Anne’s practicality and maturity always kept her a step away from the thoughts and ideas of her peers. These qualities gave her mentors and teachers the idea of her being smarter than her classmates, which was not the case. Anne was gifted with sharp intelligence from an early age, enough to do well in her classes and to participate, but never enough, she thought, to be recognized. Besides, she was always keen on being practical and realistic during classes and discussions, as she was aware of the harsh truth reality, and wanted it to be known. This practice, however, never stopped her from dreaming, or being imaginative. As previously mentioned, she maintained her ‘realistic’ and ‘mature’ reputation… but she just chose to keep her thoughts and dreams as a secret.
This choice of hers has pros and cons, just like every other choice in life. But recently, the latter has appeared to outnumber the former. Her furtive nature had reached the extent where she refused to trust her closest friends and family. This had caused emotional issues, and she couldn’t control them.
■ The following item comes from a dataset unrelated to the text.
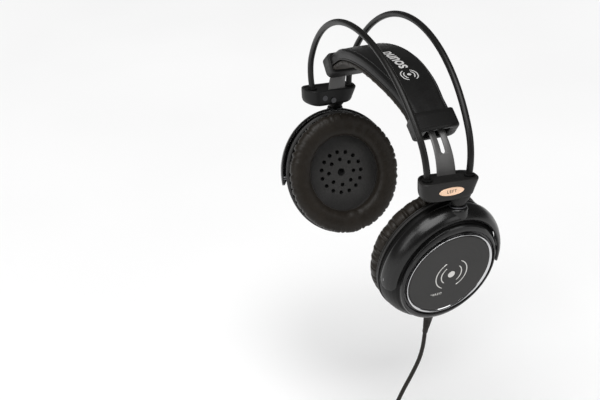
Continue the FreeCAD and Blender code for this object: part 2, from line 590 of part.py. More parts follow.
def make_cups():
    outer = HOUSING_OUTSIDE
    inner = ((RIM_R - SHELL, -HOUSING_DEPTH), (RIM_R - SHELL, -16.0), (43.6, -12.0), (41.0, -8.0),
             (38.6, -4.4), (0, -4.4))
    housing = oval(turned(outer + inner))
    for angle in SCREW_SPOTS:
        housing = housing.fuse(rod(on_circle(39.0, angle, -HOUSING_DEPTH + 0.1), on_circle(39.0, angle, -5.5), 2.8))
    for side in (-1, 1):
        boss = rod(V(side * 34.5, 0, -PIVOT_DEPTH), V(side * 41.4, 0, -PIVOT_DEPTH), 3.2)
        housing = housing.fuse(boss)
    for angle in SCREW_SPOTS:
        housing = housing.cut(rod(on_circle(39.0, angle, -HOUSING_DEPTH - 1), on_circle(39.0, angle, -7.0), 1.2))
    housing = housing.cut(rod(V(-60, 0, -PIVOT_DEPTH), V(-35.5, 0, -PIVOT_DEPTH), PIVOT_R))
    housing = housing.cut(rod(V(60, 0, -PIVOT_DEPTH), V(35.5, 0, -PIVOT_DEPTH), PIVOT_R))

    gland = rod(V(0, -40, -CORD_EXIT_DEPTH), V(0, -52, -CORD_EXIT_DEPTH), 2.6)
    save("cup_housing_left", at_cup(housing.cut(gland)))
    save("cup_housing_right", mirrored(at_cup(housing)))

    disc = turned(((0, -2.35), (0, -0.2), (20, 0.0), (31.2, 0.0), (DISC_R, -0.5), (DISC_R, -2.35)))
    save_pair("disc_plate", at_cup(disc))

    trim = turned(((DISC_R + 0.05, -2.35), (DISC_R + 0.05, 0.2), (32.4, 0.7), (33.1, 0.7), (TRIM_R, 0.1),
                   (TRIM_R, -2.35)))
    save_pair("trim_ring", at_cup(trim))

    bevel = oval(turned(((0, -2.35), (0, 0.2), (38.6, 0.2), (39.6, -0.4), (BEVEL_R, -2.35))))
    bevel = bevel.cut(rod(V(0, 0, -3), V(0, 0, 3), TRIM_R + 0.05))
    bevel = bevel.cut(rod(V(0, 0, -1.6), V(0, 0, 3), TRIM_R + 1.6))
    save_pair("bevel_ring", at_cup(bevel))

    face = -HOUSING_DEPTH - 0.05
    baffle = oval(turned(((0, face), (RIM_R + 0.5, face), (RIM_R + 0.5, face - 1.6), (RIM_R - 0.4, face - 2.2),
                          (0, face - 2.2))))
    for angle in range(0, 360, 45):
        baffle = baffle.cut(rod(on_circle(10.0, angle, face + 1), on_circle(10.0, angle, face - 4), 1.6))
    for angle in range(0, 360, 24):
        baffle = baffle.cut(rod(on_circle(16.0, angle, face + 1), on_circle(16.0, angle, face - 4), 1.6))
    baffle = baffle.cut(rod(V(0, 0, face + 1), V(0, 0, face - 4), 3.0))
    for angle in SCREW_SPOTS:
        baffle = baffle.cut(rod(on_circle(39.0, angle, face + 1), on_circle(39.0, angle, face - 4), 1.3))
    save_pair("baffle", at_cup(baffle))

    basket_ring = turned(((DRIVER_R - 1.5, face + 0.05), (DRIVER_R + 2.5, face + 0.05), (DRIVER_R + 2.5, face + 2.0),
                          (DRIVER_R, face + 3.2), (13.0, face + 5.6), (12.1, face + 5.6), (12.1, face + 3.6),
                          (DRIVER_R - 1.5, face + 1.6)))
    for angle in range(0, 360, 60):
        vent = rod(on_circle(16.0, angle, face + 1), on_circle(16.0, angle, face + 8), 2.2)
        basket_ring = basket_ring.cut(vent)
    save_pair("driver_basket", at_cup(basket_ring))

    magnet = turned(((0, face + 4.2), (7.0, face + 4.2), (7.0, face + 3.4), (12.0, face + 3.4),
                     (12.0, face + 10.6), (0, face + 10.6)))
    save_pair("driver_magnet", at_cup(magnet))

    cone = turned(((0, face + 2.9), (3.0, face + 2.7), (7.6, face + 1.5), (9.0, face + 1.3), (13.5, face + 2.0),
                   (18.4, face + 0.6), (18.4, face + 0.3), (13.5, face + 1.6), (9.0, face + 0.9),
                   (7.6, face + 1.1), (3.0, face + 2.3), (0, face + 2.5)))
    save_pair("diaphragm", at_cup(cone))

    pad = turned(((PAD_IN + 3.0, -PAD_FRONT), (PAD_OUT - 1.6, -PAD_FRONT), (PAD_OUT - 0.4, -26.0),
                  (PAD_OUT, -29.6), (PAD_OUT - 1.6, -34.4), (PAD_OUT - 6.0, -PAD_BACK + 0.3),
                  (36.5, -PAD_BACK), (PAD_IN + 3.6, -PAD_BACK + 1.2), (PAD_IN + 0.6, -33.0),
                  (PAD_IN, -29.6), (PAD_IN + 0.8, -25.6)))
    save_pair("ear_pad", at_cup(oval(pad)))

    pins = []
    for side in (-1, 1):
        tip = side * (YOKE_OUT_R * CUP_NARROW - 0.1)
        pins.append(rod(V(side * 35.6, 0, -PIVOT_DEPTH), V(tip, 0, -PIVOT_DEPTH), PIVOT_R))
    save_pair("pivot_pins", at_cup(Part.makeCompound(pins)))

    screws = []
    for angle in SCREW_SPOTS:
        shank = rod(on_circle(39.0, angle, face - 2.2), on_circle(39.0, angle, -8.0), 1.15)
        head = rod(on_circle(39.0, angle, face - 2.25), on_circle(39.0, angle, -PAD_FRONT + 0.05), 2.0)
        screws.append(shank.fuse(head).removeSplitter())
    save_pair("housing_screws", at_cup(Part.makeCompound(screws)))


# ================= lead =================

def cord_route():
    """Points of the free lead, from the tip of the strain relief to the coil's rim."""
    tip = cup_point(0, -CORD_EXIT_R, -CORD_EXIT_DEPTH)
    cx, cy, cz = COIL_CENTRE
    return [tip,
            V(70.0, -2.6, -182.0),
            V(69.2, -5.2, -194.0),
            V(67.7, -10.2, -206.0),
            V(66.3, -16.0, -217.5),
            V(65.2, -20.8, -228.0),
            V(cx - 1.0, cy + COIL_MEAN + 2.4, -238.3)]


def tail_route():
    """Points of the lead from the coil's rim round to the foot of the plug."""
    cx, cy, cz = COIL_CENTRE
    offsets = ((-12.0, -26.0), (-26.0, -31.0), (PLUG_SIDE, -20.0), (PLUG_SIDE, PLUG_FOOT))
    return [V(cx + TAIL_X, cy + y, cz + z) for y, z in offsets]


def arc_path(points):
    """Straight runs joined by tangent arcs, each as large as its two runs allow."""
    edges = []
    start = points[0]
    for before, at, after in zip(points, points[1:], points[2:]):
        come = (before - at)
        go = (after - at)
        shorter = min(come.Length, go.Length)
        cut = 0.45 * shorter
        come_way = V(come).normalize()
        go_way = V(go).normalize()
        turn = math.pi - come_way.getAngle(go_way)
        radius = cut / math.tan(turn / 2)
        enter = at + come_way * cut
        leave = at + go_way * cut
        half_way = (come_way + go_way).normalize()
        centre = at + half_way * math.hypot(radius, cut)
        middle = centre - half_way * radius
        edges.append(Part.LineSegment(start, enter).toShape())
        edges.append(Part.Arc(enter, middle, leave).toShape())
        start = leave
        print("cord bend radius %.1f mm (%.1f diameters)" % (radius, radius / CORD_D))
    edges.append(Part.LineSegment(start, points[-1]).toShape())
    length = sum(edge.Length for edge in edges)
    return Part.Wire(edges), length


def cord_tube(route):
    path, length = arc_path(route)
    section = Part.Wire([Part.Circle(route[0], route[1] - route[0], CORD_D / 2).toShape()])
    tube = path.makePipeShell([section], True, False)
    expected = math.pi * CORD_D ** 2 / 4 * length
    print("cord tube length %.1f, volume %.1f, section times length %.1f" % (length, tube.Volume, expected))
    return tube


def make_lead():
    relief_root = V(0, -RIM_R + 1.4, -CORD_EXIT_DEPTH)
    relief_tip = V(0, -CORD_EXIT_R, -CORD_EXIT_DEPTH)
    neck = rod(V(0, -40.5, -CORD_EXIT_DEPTH), relief_root, 2.55)
    cone = Part.makeCone(3.3, 2.1, (relief_tip - relief_root).Length - 1.3, relief_root - V(0, 1.3, 0), V(0, -1, 0))
    collar = Part.makeCone(3.6, 3.3, 1.4, relief_root + V(0, 0.1, 0), V(0, -1, 0))
    hull = oval(turned(HOUSING_OUTSIDE + ((0, -HOUSING_DEPTH),)))
    outside = cone.fuse(collar).cut(hull)
    relief = at_cup(neck.fuse(outside).removeSplitter())
    save("strain_relief", relief)

    route = cord_route()
    tube = cord_tube(route)

    cx, cy, cz = COIL_CENTRE
    reach = COIL_HALF_REACH
    width = COIL_HALF_WIDTH
    soft = 2.4
    coil = turned(((COIL_MEAN - reach, -width + soft), (COIL_MEAN - reach + soft, -width),
                   (COIL_MEAN + reach - soft, -width), (COIL_MEAN + reach, -width + soft),
                   (COIL_MEAN + reach, width - soft), (COIL_MEAN + reach - soft, width),
                   (COIL_MEAN - reach + soft, width), (COIL_MEAN - reach, width - soft)))
    coil.rotate(V(0, 0, 0), V(0, 1, 0), 90)
    coil.translate(V(cx, cy, cz))
    save("cord_coil", coil)
    tail = cord_tube(tail_route())
    save("cord_tube", Part.makeCompound([tube.cut(coil).cut(relief), tail.cut(coil)]))

    grip = turned(((0, 0), (2.2, 0), (2.4, 8), (PLUG_GRIP_R, 9), (PLUG_GRIP_R, 24), (2.6, 25.5), (0, 25.5)))
    contact = turned(((0, 25.5), (2.4, 25.5), (2.4, 26.6), (PLUG_SLEEVE_R, 26.6), (PLUG_SLEEVE_R, 37.0),
                      (1.3, 37.4), (1.3, 37.9), (1.7, 38.6), (1.1, 40.4), (0, 40.6)))
    plug_at = V(cx + TAIL_X, cy + PLUG_SIDE, cz + PLUG_FOOT)
    for shape, name in ((grip, "plug_grip"), (contact, "plug_contact")):
        shape.translate(plug_at)
        save(name, shape)

    tie = Part.makeBox(2 * width + 1.2, 5.0, 2 * reach + 1.2,
                       V(cx - width - 0.6, cy - 2.5, cz - COIL_MEAN - reach - 0.6))
    save("coil_tie", tie.cut(coil))


def main():
    os.makedirs(PARTS, exist_ok=True)
    make_headband()
    make_caps()
    make_straps()

    sleeves = []
    wires = []
    for side, name in ((-1, "front"), (1, "rear")):
        wire_solid = arch_rod(WIRE_R, WIRE_TAIL, side)
        sleeve_full = arch_rod(SLEEVE_R, SLEEVE_TAIL, side)
        save("arch_wire_" + name, wire_solid)
        save("arch_sleeve_" + name, sleeve_full.cut(wire_solid))
        sleeves.append(sleeve_full)
        wires.append(wire_solid)
    make_blocks(sleeves, wires)
    save_pair("badge", badge_solid(0.1))
    make_yokes()
    make_cups()
    make_lead()


main()
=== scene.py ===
import math

import bmesh
import bpy
from mathutils import Matrix, Vector, noise


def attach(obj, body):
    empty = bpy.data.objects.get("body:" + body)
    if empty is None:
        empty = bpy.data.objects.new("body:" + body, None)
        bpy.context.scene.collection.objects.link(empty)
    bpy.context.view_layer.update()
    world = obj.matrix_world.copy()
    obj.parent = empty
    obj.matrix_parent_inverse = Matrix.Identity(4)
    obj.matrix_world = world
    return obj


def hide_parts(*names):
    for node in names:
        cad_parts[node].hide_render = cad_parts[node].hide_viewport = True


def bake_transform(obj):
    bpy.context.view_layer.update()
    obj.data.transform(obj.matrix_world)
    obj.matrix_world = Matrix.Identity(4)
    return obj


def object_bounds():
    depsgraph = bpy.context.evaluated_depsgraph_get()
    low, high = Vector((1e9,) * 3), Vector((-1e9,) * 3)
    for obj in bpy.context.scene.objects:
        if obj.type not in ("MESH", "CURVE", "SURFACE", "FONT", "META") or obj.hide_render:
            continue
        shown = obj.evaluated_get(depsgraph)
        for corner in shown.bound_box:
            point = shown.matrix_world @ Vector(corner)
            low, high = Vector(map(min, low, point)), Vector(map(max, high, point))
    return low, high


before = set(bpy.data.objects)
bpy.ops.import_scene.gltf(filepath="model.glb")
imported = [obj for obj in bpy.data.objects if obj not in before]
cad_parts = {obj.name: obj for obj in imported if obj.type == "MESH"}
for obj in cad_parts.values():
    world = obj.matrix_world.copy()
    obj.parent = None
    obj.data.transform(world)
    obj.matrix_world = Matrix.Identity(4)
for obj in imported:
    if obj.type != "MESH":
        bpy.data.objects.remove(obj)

CAD_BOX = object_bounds()
MM = 0.001

# Corded closed-back headphones.  Lengths below are in millimetres unless a name says otherwise;
# every mesh is built in millimetres and scaled to metres when its object is made.
SIDES = {"left": 1, "right": -1}

# ---- sizes shared with the CAD model ----
ROOT = Vector((99.9, 15.4, -41.5))      # where the rear rod enters the left block
BAND_TOP, BAND_R1, BAND_T1, BAND_R2 = 13.0, 150.0, 15.0, 108.0
BAND_END, BAND_HALF, BAND_THICK = 34.6, 14.4, 13.0
BAND_CROWN_HALF, BAND_PLAIN_X, BAND_Y = 19.1, 62.0, 2.0
CAP_HALF = 15.8
STRAP_OFFSET, STRAP_R, STRAP_START, STRAP_ROOT = -5.0, 33.0, 44.5, 84.0
STRAP_TOP_HALF, STRAP_HALF, STRAP_THICK = 6.0, 6.8, 1.4
BLOCK_SLOPE = 2.5
FLOOR_GAP = 0.004                       # metres under the lowest point
BADGE_Y, BADGE_Z = -2.3, -6.9           # height is below the block's rim
STEM = Vector((104.0, 5.0, -61.2))      # under side of the block's neck
CUP_CENTRE = Vector((100.8, 1.3, -113.2))
CUP_YAW, CUP_DROP = 6.4, 16.6
CUP_NARROW = 0.92
TRIM_R, BEVEL_R, RIM_R = 33.6, 40.5, 47.2
PAD_OUT, PAD_IN, PAD_FRONT, PAD_BACK = 47.4, 29.0, 23.3, 37.3
CORD_D = 3.0
COIL_CENTRE = Vector((63.8, -45.5, -260.0))
COIL_MEAN = 18.6
TAIL_X, PLUG_SIDE, PLUG_FOOT = 4.6, -36.0, -7.0


def cup_matrix():
    """Cup frame: X rearward, Y up, Z out of the left cup's face."""
    yaw, drop = math.radians(CUP_YAW), math.radians(-CUP_DROP)
    out = Vector((math.cos(yaw) * math.cos(drop), math.sin(yaw) * math.cos(drop), math.sin(drop)))
    up = (Vector((0, 0, 1)) - out * out.z).normalized()
    rear = up.cross(out)
    rows = [(rear[i], up[i], out[i], CUP_CENTRE[i]) for i in range(3)]
    return Matrix(rows + [(0, 0, 0, 1)])


CUP = cup_matrix()


# ================= camera, floor and light =================

AZIMUTH, ELEVATION, ROLL = 69.2, 24.0, -2.0
CAMERA_DISTANCE = 1.0028
AIM_RIGHT, AIM_UP = -0.0605, -0.0525    # metres from the middle of the rods' roots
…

Even the tiniest of matters would lead to aggravation. To not make her friends and family be hurt, or feel bad, she would rush to any nearby room, and have her fits, or simply cry, in solitude. It was as if all of her emotions were being stacked u[p inside her, but she just couldn’t get it out without hurting anybody. The build-up of emotional energy inside her would not subside but came out in anger, or she would experience emotional breakdowns… all whenever it was inappropriate. Sometimes it gave her the energy needed to perform a specific activity but otherwise would just end in disaster. Eventually, she took her refuge in music. It never lessened the storm within her, but always made her feel at peace; calm and collected.
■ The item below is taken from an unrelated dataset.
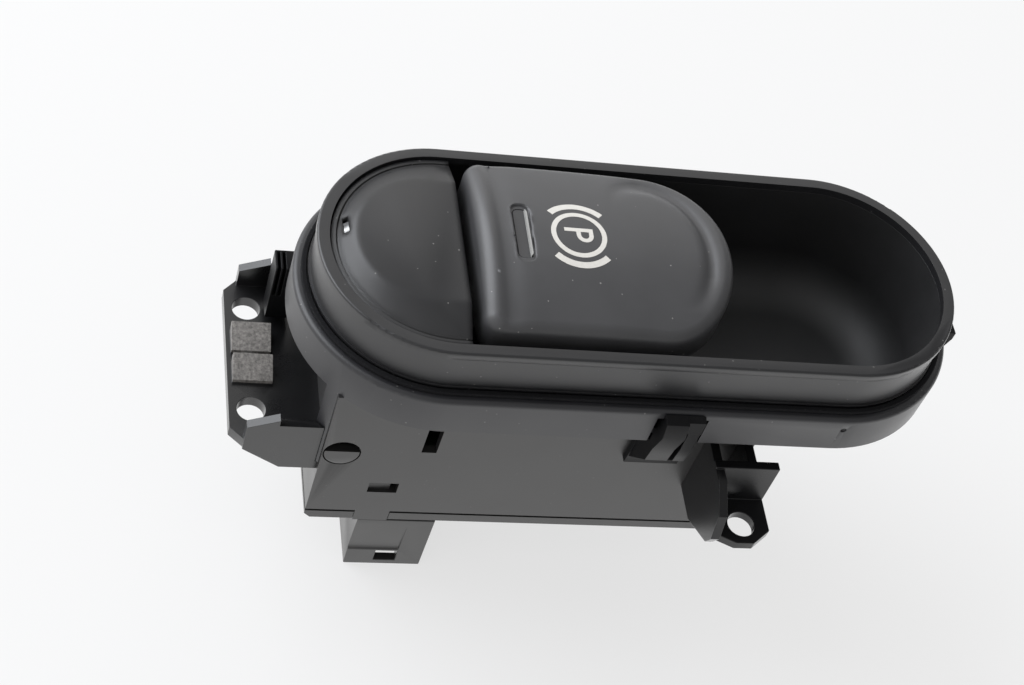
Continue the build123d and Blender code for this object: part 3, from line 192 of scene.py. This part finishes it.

Anne has recently learned to open up to a few people, but for her to completely recover, time is needed. This just goes to show that we all have defeats; we all have triumphs. But we need to focus on maintaining a balance between them. Anne was able to make use of some of her differences, but she was just drowned in others. It is up to us to maintain a balance between our weaknesses and strengths, for strengths do help us, but weaknesses let us know what we stand to gain. We all have differences: weaknesses and strengths, which set us apart from the ‘normal’ crowd. Yet the only reason we are normal is that everybody is different. That is why Anne is normal.